关键词:
Operating Systems
State Management
State Spill
Programming Languages
Systems Software
Language Safety
摘要:
State management has become an intractable problem in modern operating systems due to their sheer size and complexity. Despite efforts to cleanly modularize OSes, the propagation and mismanagement of states remains a significant obstacle to many computing goals, e.g., system evolution and fault tolerance. We identify the root cause of such obstacles to be state spill, the phenomenon in which a software entity’s state undergoes a lasting change as a result of handling an interaction with another entity. We systematically study the existence and manifestation of state spill in existing OSes and find that it is deeply ingrained in both low-level OS kernels and framework-level components like Android system services.
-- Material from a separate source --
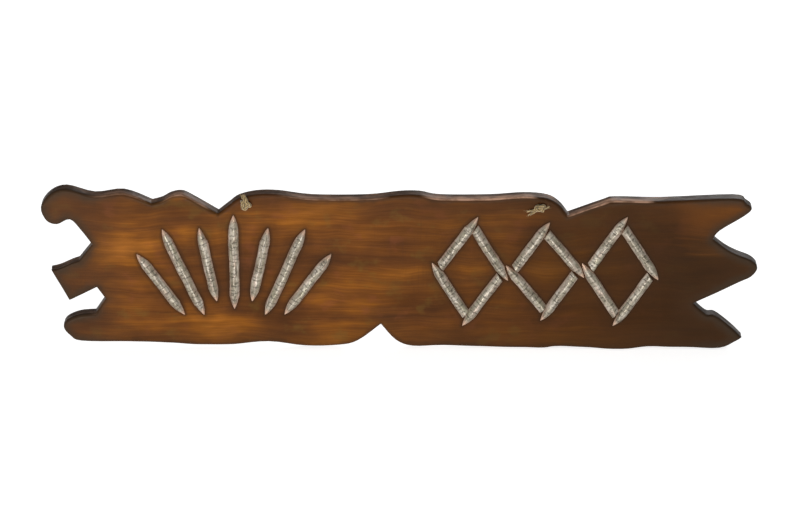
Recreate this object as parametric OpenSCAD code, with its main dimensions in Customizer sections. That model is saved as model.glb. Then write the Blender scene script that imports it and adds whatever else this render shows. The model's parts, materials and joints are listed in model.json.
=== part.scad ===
// Hanging wooden sign: a wavy plank with splintered ends, whittled half-round sticks
// fixed to its front, and a fibre cord that passes through two holes near the top edge.
// +X runs along the plank, +Z is up, and the front faces -Y.
// The origin is on the plank's back face, at the middle of its outline.

/* [Board] */
// Length of the plank from tip to tip
board_l = 1000; // [800:10:1250]
// Height of the plank over its highest and lowest lobes
board_h = 240; // [195:1:290]
// Thickness of the plank
board_t = 24; // [16:1:36]

/* [Sticks] */
// Width of a whittled half-round stick, twice its height
stick_w = 14; // [8:0.1:14.5]
// Length over which a stick tapers to its point
tip_l = 24; // [14:1:30]

/* [Sunburst] */
// Number of rays
ray_count = 7; // [3:2:7]
// Angle between neighbouring rays
ray_step = 12; // [8:1:13]
// Length of the middle ray and of every second ray on from it
long_ray = 140; // [100:2:160]
// Length of the rays in between
short_ray = 112; // [80:2:130]
// Radius of the arc through the middles of the rays
ray_arc_r = 175; // [150:5:210]

/* [Diamonds] */
// Number of diamonds in the row
diamond_count = 3; // [1:1:3]
// Distance between the middles of neighbouring diamonds
diamond_pitch = 105; // [103:1:120]
// Half width of a diamond, to the centre lines of its sticks
diamond_half_w = 46; // [36:1:46]
// Half height of the outer diamonds
tall_half_h = 70; // [54:1:76]
// Half height of the diamonds in between
low_half_h = 62; // [48:1:68]
// Length of stick that runs past a corner
overshoot = 14; // [8:1:16]

/* [Hanging cord] */
// Diameter of the twisted fibre cord
cord_d = 5; // [3:0.5:6]
// Diameter of the two holes for the cord
hole_d = 7; // [6:0.5:10]
// Distance between the two holes
hole_pitch = 410; // [340:5:450]
// Depth of the hole centres below the top edge
hole_drop = 13; // [9:1:24]
// Diameter of a stopper knot
knot_d = 14; // [11:0.5:18]
// Thickness of a stopper knot
knot_t = 10; // [7:0.5:10]
// Distance from the plank's back face to the middle of the hanging loop
loop_y = 10; // [8:0.5:16]

/* [Hidden] */
$fn = 48;
eps = 1;

// The outline is drawn on a grid of this length and height, then scaled to the plank
grid_l = 1000;
grid_h = 236;
scale_x = board_l / grid_l;
scale_z = board_h / grid_h;
steps_per_span = 4;

// Each run is a smooth edge from one sharp corner to the next, clockwise from the
// notch in the left end
OUTLINE_RUNS = [
    [[-430, 37], [-445, 57], [-460, 73], [-478, 66], [-493, 72], [-500, 91], [-487, 110],
     [-464, 118], [-425, 108], [-384, 112], [-345, 97]],
    [[-345, 97], [-331, 101], [-318, 108], [-303, 110], [-288, 103], [-253, 82]],
    [[-253, 82], [-238, 94], [-224, 104], [-199, 110], [-169, 110], [-122, 104], [-46, 104],
     [0, 109], [28, 109], [56, 104], [125, 104], [172, 107], [205, 104], [222, 94], [234, 79]],
    [[234, 79], [283, 97], [300, 101], [364, 100], [464, 104], [482, 97], [490, 88],
     [477, 76], [446, 57], [437, 45]],
    [[437, 45], [455, 31], [472, 22], [491, 14], [500, 3], [492, -10], [477, -18],
     [457, -28], [412, -50]],
    [[412, -50], [430, -66], [443, -68], [465, -85], [481, -101]],
    [[481, -101], [472, -107], [450, -116], [400, -115], [347, -115], [312, -118],
     [260, -116], [218, -114], [195, -116], [119, -114], [60, -112], [18, -113],
     [-6, -104], [-27, -81]],
    [[-27, -81], [-59, -105], [-86, -112], [-134, -113], [-185, -107], [-235, -111],
     [-280, -111], [-318, -109], [-385, -107], [-448, -106], [-464, -98], [-473, -86],
     [-468, -75], [-450, -67], [-428, -65]],
    [[-428, -65], [-413, -43]],
    [[-413, -43], [-425, -26]],
    [[-425, -26], [-464, -46]],
    [[-464, -46], [-488, -1]],
    [[-488, -1], [-476, 2], [-458, 10], [-449, 13]],
    [[-449, 13], [-430, 37]],
];

// Places on the plank, given on the outline's grid
top_edge_z = 106.2 * scale_z;
hole_mid_x = -10 * scale_x;
burst_x = -232 * scale_x;
burst_mid_z = 12 * scale_z;
diamond_mid_x = 203 * scale_x;
diamond_mid_z = -2 * scale_z;

hole_z = top_edge_z - hole_drop;
left_hole_x = hole_mid_x - hole_pitch / 2;
right_hole_x = hole_mid_x + hole_pitch / 2;

// A small tilt for each diamond, as laid by hand
DIAMOND_TILT = [2, -2, 1];
// Space left between a cut end and the stick that it meets
butt_gap = 0.2;

// The corners of a diamond, and the name of the side that starts at each
CORNERS = [[0, 1], [1, 0], [0, -1], [-1, 0]];
SIDES = ["upper_right", "lower_right", "lower_left", "upper_left"];

// Space between the end of the cord in a hole and the loop that swings past it
swing_gap = 0.5;
// How far the middle of each knot sits above its hole
left_knot_rise = 4;
right_knot_rise = -4;
// The direction and length of each loose end, from the middle of its knot
LEFT_TAILS = [[125, 14]];
RIGHT_TAILS = [[205, 24], [20, 13]];

// The loop's route: x from the middle between the holes, z from the hole centres
LOOP_ROUTE = [
    [-205, 0], [-190, -18], [-170, -40], [-145, -65], [-115, -89], [-80, -110], [-40, -125],
    [0, -130], [40, -125], [80, -110], [115, -89], [145, -65], [170, -40], [190, -18], [205, 0],
];
loop_sides = 8;
steps_per_stretch = 3;

// The smooth curve through a list of points: the point at share t of the span after point i
function held(points, i) = points[max(0, min(len(points) - 1, i))];
function on_span(points, i, t) =
    let (a = held(points, i - 1), b = points[i], c = points[i + 1], d = held(points, i + 2))
    0.5 * (2 * b + t * (c - a) + t * t * (2 * a - 5 * b + 4 * c - d)
        + t * t * t * (3 * b - a - 3 * c + d));
function smooth(points, steps) =
    [for (i = [0 : len(points) - 2]) for (s = [0 : steps - 1]) on_span(points, i, s / steps)];

// Two points make a straight edge, which needs no steps
function edge(run) = len(run) == 2 ? [run[0]] : smooth(run, steps_per_span);

module board_outline() {
    polygon([for (run = OUTLINE_RUNS) for (p = edge(run)) [p[0] * scale_x, p[1] * scale_z]]);
}

module board() {
    color("saddlebrown")
    difference() {
        rotate([90, 0, 0])
            linear_extrude(board_t)
                board_outline();
        for (x = [left_hole_x, right_hole_x])
            translate([x, eps, hole_z])
                rotate([90, 0, 0])
                    cylinder(d = hole_d, h = board_t + 2 * eps);
    }
}

// Half of a whittled spindle, lying along X on the front face with its middle at x = 0
module spindle(length) {
    shoulder = length / 2 - tip_l;
    knee = length / 2 - 0.4 * tip_l;
    translate([0, -board_t, 0])
    intersection() {
        rotate([0, 90, 0])
            rotate_extrude()
                polygon([
                    [0, -length / 2], [0.28 * stick_w, -knee], [0.46 * stick_w, -shoulder],
                    [stick_w / 2, 0],
                    [0.46 * stick_w, shoulder], [0.28 * stick_w, knee], [0, length / 2],
                ]);
        translate([-length / 2 - eps, -stick_w, -stick_w])
            cube([length + 2 * eps, stick_w, 2 * stick_w]);
    }
}

// One ray of the sunburst; the rays spread upward from a point below them
module ray(number) {
    from_middle = number - (ray_count + 1) / 2;
    length = abs(from_middle) % 2 == 0 ? long_ray : short_ray;
    color("silver")
    translate([burst_x, 0, burst_mid_z - ray_arc_r])
        rotate([0, from_middle * ray_step, 0])
            translate([0, 0, ray_arc_r])
                rotate([0, -90, 0])
                    spindle(length);
}

// One side of a diamond: it starts with a cut end beside the side before it, and its
// point runs past the next corner
module diamond_stick(number, side) {
    half_h = number == 1 || number == diamond_count ? tall_half_h : low_half_h;
    size = [diamond_half_w, half_h];
    function corner(i) =
        let (c = CORNERS[(i + 4) % 4])
        [c[0] * size[0], c[1] * size[1]];
    function bearing(from, to) = atan2(to[1] - from[1], to[0] - from[0]);
    before = corner(side - 1);
    start = corner(side);
    end = corner(side + 1);
    span = norm(end - start);
    // The spindle starts a whole point early, so that the cut leaves a blunt end
    length = span + overshoot + tip_l;
    middle = (span + overshoot - tip_l) / 2;
    x = diamond_mid_x + (number - (diamond_count + 1) / 2) * diamond_pitch;
    color("silver")
    translate([x, 0, diamond_mid_z])
    rotate([0, DIAMOND_TILT[number - 1], 0])
    difference() {
        translate([start[0], 0, start[1]])
            rotate([0, -bearing(start, end), 0])
                translate([middle, 0, 0])
                    spindle(length);
        // Everything on the far side of the neighbour's inner edge
        translate([start[0], 0, start[1]])
            rotate([0, -bearing(before, start), 0])
                translate([-length, -board_t - stick_w, -stick_w / 2 - butt_gap])
                    cube([2 * length, stick_w + eps, 2 * length]);
    }
}

// The tube of the hanging loop, swept along its route in the plane y = loop_y
module rope_loop() {
    route = concat(smooth(LOOP_ROUTE, steps_per_stretch), [LOOP_ROUTE[len(LOOP_ROUTE) - 1]]);
    rings = len(route);
    function heading(i) =
        let (step = held(route, i + 1) - held(route, i - 1))
        step / norm(step);
    points = [
        for (i = [0 : rings - 1]) for (s = [0 : loop_sides - 1])
            let (
                turn = 360 * s / loop_sides,
                out = cord_d / 2 * cos(turn),
                along = heading(i)
            )
            [route[i][0] - out * along[1], cord_d / 2 * sin(turn), route[i][1] + out * along[0]]
    ];
    function at(i, s) = i * loop_sides + s % loop_sides;
    walls = [
        for (i = [0 : rings - 2]) for (s = [0 : loop_sides - 1])
            [at(i, s), at(i, s + 1), at(i + 1, s + 1), at(i + 1, s)]
    ];
    first_end = [for (s = [loop_sides - 1 : -1 : 0]) at(0, s)];
    last_end = [for (s = [0 : loop_sides - 1]) at(rings - 1, s)];
    color("darkkhaki")
    translate([hole_mid_x, loop_y, hole_z])
        polyhedron(points, concat(walls, [first_end, last_end]));
}

// The stretch of cord inside one hole, from its knot to just short of the loop
module rope_end(x) {
    color("darkkhaki")
    translate([x, loop_y - cord_d / 2 - swing_gap, hole_z])
        rotate([90, 0, 0])
            cylinder(d = cord_d, h = board_t + loop_y - cord_d / 2 - swing_gap);
}

// A stopper knot that lies on the front face, with its loose ends
module knot(x, rise, tails) {
    ring_r = (knot_d - knot_t) / 2;
    color("darkkhaki")
    translate([x, -board_t, hole_z + rise]) {
        rotate([90, 0, 0])
            rotate_extrude() {
                square([ring_r, knot_t]);
                intersection() {
                    translate([ring_r, knot_t / 2])
                        circle(d = knot_t);
                    square([knot_d, knot_t]);
                }
            }
        for (tail = tails)
            translate([0, -cord_d / 2 - (knot_t - cord_d) / 4, 0])
                rotate([0, 90 - tail[0], 0])
                    cylinder(d = cord_d, h = tail[1]);
    }
}

board();
for (i = [1 : ray_count])
    ray(i);
for (d = [1 : diamond_count])
    for (s = [0 : len(SIDES) - 1])
        diamond_stick(d, s);
rope_loop();
rope_end(left_hole_x);  // rope_end_left
rope_end(right_hole_x);  // rope_end_right
knot(left_hole_x, left_knot_rise, LEFT_TAILS);  // knot_left
knot(right_hole_x, right_knot_rise, RIGHT_TAILS);  // knot_right
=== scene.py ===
import json
import math
from itertools import product

import bmesh
import bpy
import numpy as np
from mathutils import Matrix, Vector
from mathutils.geometry import delaunay_2d_cdt


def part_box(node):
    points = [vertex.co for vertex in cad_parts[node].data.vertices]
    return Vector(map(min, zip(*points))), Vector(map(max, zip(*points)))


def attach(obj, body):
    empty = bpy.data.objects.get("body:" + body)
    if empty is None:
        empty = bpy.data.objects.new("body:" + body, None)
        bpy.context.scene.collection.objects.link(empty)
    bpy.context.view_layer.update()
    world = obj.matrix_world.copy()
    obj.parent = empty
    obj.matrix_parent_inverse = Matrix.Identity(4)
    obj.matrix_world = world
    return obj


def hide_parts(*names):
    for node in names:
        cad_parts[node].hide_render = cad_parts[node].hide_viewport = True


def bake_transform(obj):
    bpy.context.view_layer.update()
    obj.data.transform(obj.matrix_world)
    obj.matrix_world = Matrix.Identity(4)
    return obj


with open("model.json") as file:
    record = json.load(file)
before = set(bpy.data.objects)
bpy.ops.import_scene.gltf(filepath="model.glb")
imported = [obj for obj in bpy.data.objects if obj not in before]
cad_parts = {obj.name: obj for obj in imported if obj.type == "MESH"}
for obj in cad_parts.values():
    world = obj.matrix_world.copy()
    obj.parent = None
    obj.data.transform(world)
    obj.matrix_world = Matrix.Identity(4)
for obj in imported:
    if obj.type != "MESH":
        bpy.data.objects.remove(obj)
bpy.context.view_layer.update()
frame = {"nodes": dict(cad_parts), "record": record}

# Everything is in metres, in the row frame: +X along the plank, +Z up, front facing -Y.
MM = 0.001
BOARD_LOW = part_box("board")[0]
FRONT_Y = BOARD_LOW.y        # the plank's front face, and its back face is at 0


# ---------------------------------------- camera

ELEVATION = math.radians(21)
CAMERA_DISTANCE = 6.0
VIEW_WIDTH = 1.1189          # width of the view at the object
TARGET_RISE = 0.0145         # how far the middle of the view is above the plank's middle


def make_camera():
    data = bpy.data.cameras.new("camera")
    data.sensor_width = 36
    data.lens = data.sensor_width * CAMERA_DISTANCE / VIEW_WIDTH
    data.dof.use_dof = False
    camera = bpy.data.objects.new("camera", data)
    bpy.context.collection.objects.link(camera)
    view_up = Vector((0, math.sin(ELEVATION), math.cos(ELEVATION)))
    towards_camera = Vector((0, -math.cos(ELEVATION), math.sin(ELEVATION)))
    target = Vector((0, FRONT_Y, 0)) + TARGET_RISE * view_up
    camera.location = target + CAMERA_DISTANCE * towards_camera
    camera.rotation_euler = (math.pi / 2 - ELEVATION, 0, 0)
    bpy.context.scene.camera = camera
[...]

To this end, we introduce Theseus, an experimental OS written from scratch in Rust that rethinks overall OS structure and treats state management as a first-class design concern. Theseus makes two primary contributions. First, its OS structure consists of many tiny cell-like entities with clear, runtime-persistent bounds that are all loaded and linked dynamically, and interact without holding states for one another. Second, its intralingual design and implementation realizes OS functionality using existing language-level mechanisms, empowering the compiler to enforce invariants about OS semantics and enabling us to shift the responsibility of resource bookkeeping from the OS into the compiler, vastly reducing the set of states the OS must necessarily maintain. Together, Theseus’s structure, intralingual design, and state management principles facilitate desirable computing goals, allowing us to realize easy and arbitrary live evolution, system flexibility, and availability through fault recovery, even for core OS components.